Windows has shipped with "ZIP folders" and the ability to create and extract ZIP files since the late 90s/early 2000s I believe (not sure exactly what version.) As of the latest versions of Windows 11, Windows ships with libarchive-based archive extraction, which should let you extract many archives natively (including 7-zip and RAR) via the UI as well as the CLI (via BSD TAR, which also ships with Windows these days.)
ZIP Folders was developed by Dave Plummer from Microsoft (who runs the Dave's Garage YouTube channel). It was made in his spare time, then was licensed to Microsoft afterwards.
Is there any proof that any version of windows shipped his implementation? Because many things that scammer (like literally he ran a pc tech support scam company) says have little to no relation to reality
Why not? It's probably the most used archiver in history. It may not be the greatest technical marvel but it was well enough liked in its day (it has been fully replaced in newer versions).
Because it doesn't work correctly for advanced users and doesn't work well for low skill or intermediate users. It's a poor solution to handling zip files that doesn't work well for any class of users.
They were introduced in the Microsoft Plus package for Windows 98, then finally integrated into Windows ME. Windows ME was released after Windows 2000, so the feature didn't appear there. But it did appear in XP. You could actually install the Windows ME version of the shell extension on 2000.
Ah, well that might explain my thinking it came around in the XP days - by then I had discovered the WinRAR indefinite trial, so I didn't really need an alternative.
it goes much further back than that, think it was xp
the issue is that it sucks, it's at least 10x slower than 7 zip, maybe more, showing lots of files/folders freezes the explorer gui on w10 and it only supports .zip (which could've been changed on w11, never used, never tried)
It does ship with one, right click on zip file -> extract all. Why are you posting incorrect information that would have been clarified to you by a 3 second google search beforehand?
It didn't ship in the distant past due to anti-competitive reasons but it is there now.
I think you're talking about the extraction feature that came with ZIP folders. Aside from being clunky it's also rather inefficient and slow, it doesn't have any provisions for handling issues like mojibake, and is generally just not very robust. So why? AFAIK it's because the ZIP Folders/Visual ZIP code was basically integrated with Windows and then never updated. When it shipped in Windows XP (and possibly earlier, but I don't remember for sure) I think it was perfectly serviceable... it just didn't improve much over time.
I can't really stomach Windows 11 so I don't personally use it but my understanding is that the latest version of Windows 11 has finally integrated a better solution, implementing archive extraction based on libarchive.
Terrible how? It just needs to zip and unzip and it does that fine for most users. What else do you expect for casual users? For power usurers there's 7zip or WinRar or other solutions.

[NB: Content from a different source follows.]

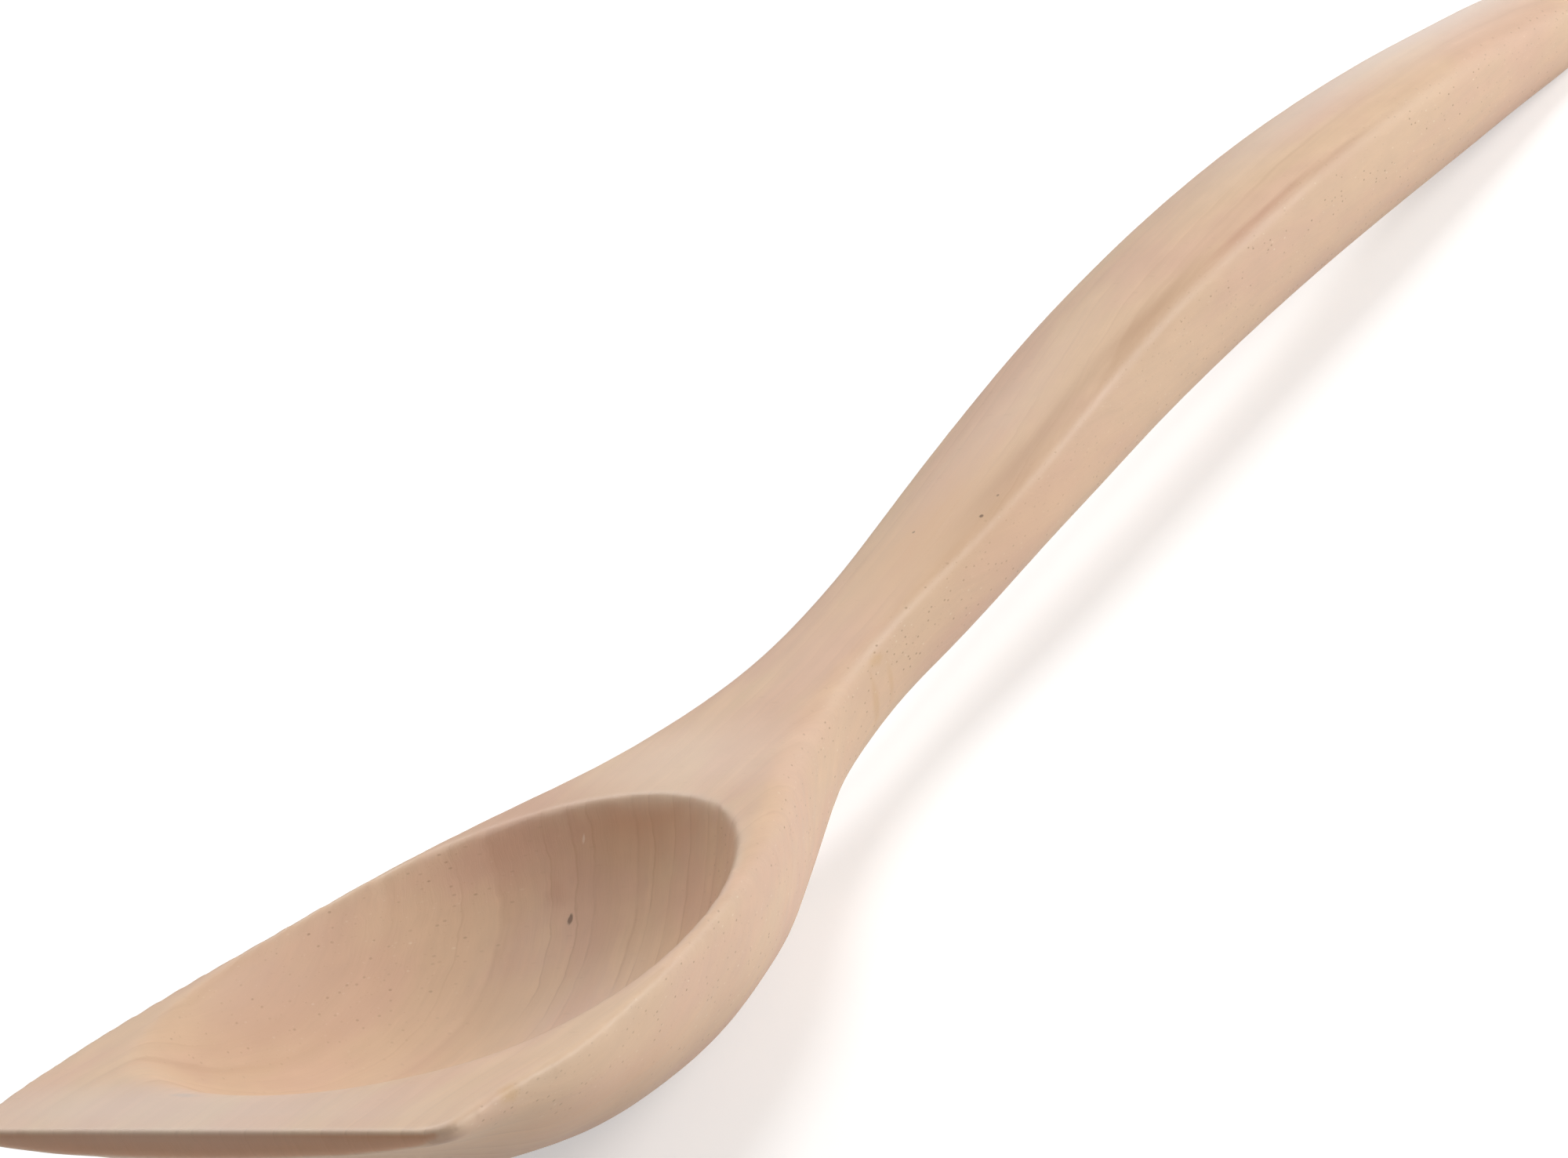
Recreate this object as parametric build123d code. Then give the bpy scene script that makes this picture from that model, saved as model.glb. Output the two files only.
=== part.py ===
from build123d import *
import math
import os

# A wooden cooking spoon with a straight front edge, a deep egg-shaped hollow and a handle that
# arches up from the bowl. The real spoon is carved from one length of wood, so nothing here is
# joined or fastened. The three solids are the bowl, the neck and the handle of that one piece,
# and they meet face to face on two flat planes across the grain.
#
# All sizes are in millimetres. The spoon is shaped in its own lie first: X runs from the front
# edge to the end of the handle, Y goes to the left, and Z goes up from the plane of the rim.
# The finished spoon is then laid on a table, on the foot of its bowl and the heel of its handle.

# Lengths of the three zones, measured along the plane of the rim
BOWL_LENGTH = 102.0
NECK_LENGTH = 50.0
HANDLE_LENGTH = 155.0

# Bowl. Its front edge is lifted a little above the plane of the rim.
FRONT_EDGE_WIDTH = 63.0
FRONT_EDGE_HEIGHT = 3.0
FRONT_CORNER_ROUNDING = 3.6
FRONT_LIFT = 1.0
BOWL_WIDTH = 65.8
BOWL_HEIGHT = 22.4
RIM_DIP = 0.3

# Hollow of the bowl. Its edge is softened a little all round and more at the front, and the
# cutter runs out over the rim with a small clearance.
FRONT_LAND = 10.4
HOLLOW_LENGTH = 68.8
HOLLOW_WIDTH = 55.4
HOLLOW_DEPTH = 16.6
HOLLOW_SETBACK = 4.0
EDGE_SOFTNESS = 1.2
FRONT_SOFTNESS = 2.8
RIM_CLEARANCE = 0.5
HOLLOW_OVERRUN = 6.0

# Neck and handle
NECK_WIDTH = 14.75
NECK_THICKNESS = 11.4
HANDLE_WIDTH = 21.0
HANDLE_THICKNESS = 14.15
HANDLE_END_ROUNDING = 9.0
ARCH_RISE = 18.6
CROWN_RISE = 2.1

# Softened ridge between the top face and the sides: crisp round the front of the rim, wide at
# the shoulder behind the hollow, narrower over the neck and wide again at the end of the handle
RIM_ROUNDING = 0.9
SHOULDER_ROUNDING = 3.4
RIDGE_ROUNDING = 1.9
GRIP_ROUNDING = 4.6

# The flats that rubbing on a table has left under the bowl and under the handle's heel
FOOT_RUB = 0.35

# How full the underside is in cross-section, and the hollow in plan: 2 is an ellipse, and more
# is squarer
BELLY_FULLNESS = 2.08
HANDLE_FULLNESS = 2.4
HOLLOW_FULLNESS = 2.17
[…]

> Maybe I should say, why does the Windows unarchiving feature suck?
And what stopped you from saying that? HN rules say comments should be in good faith. What you said has clearly different meaning than what you say you meant.
When it has bad support for just zip I think phrasing it as windows lacking an unarchiving utility is reasonable enough, and certainly not bad enough to get flagged like the comment currently is. It's not bad faith, jeez. I'm going to go vouch for the comment and hope it survives.
And it's only because of that comment that I learned windows 11 finally improves things.
HN users are different breed of sticklers that aren't representative of the norm.
There's a grand canyon gap between something not existing and you not liking it how it works because your personal tastes, hence why the comment is flagged, because it's in bad faith and disingenuous.
> HN users are different breed of sticklers that aren't representative of the norm.
It acts kind of like a folder but tons of things don't work when you navigate into it. And it hasn't been improved in 20 years. It's bad.
It's significantly worse for a random person because stuff breaks and they don't know why. At least if you try to run an exe it asks about extracting the whole thing so that one case is less likely to blow up.
> There's a grand canyon gap between something not existing and you not liking it how it works because your personal tastes, hence why the comment is flagged, because it's in bad faith and disingenuous.
Just the fact that it doesn't work for any other archive format is enough to make the original comment merely sloppy wording. It's not bad faith or disingenuous. Don't be so judgemental.
It does, but it's annoying because it treats things as folders, which I suppose is nice if you just want to look inside the zip, but a pain if you just want to extract something in a normal way like you'd do with any other unzipping utility.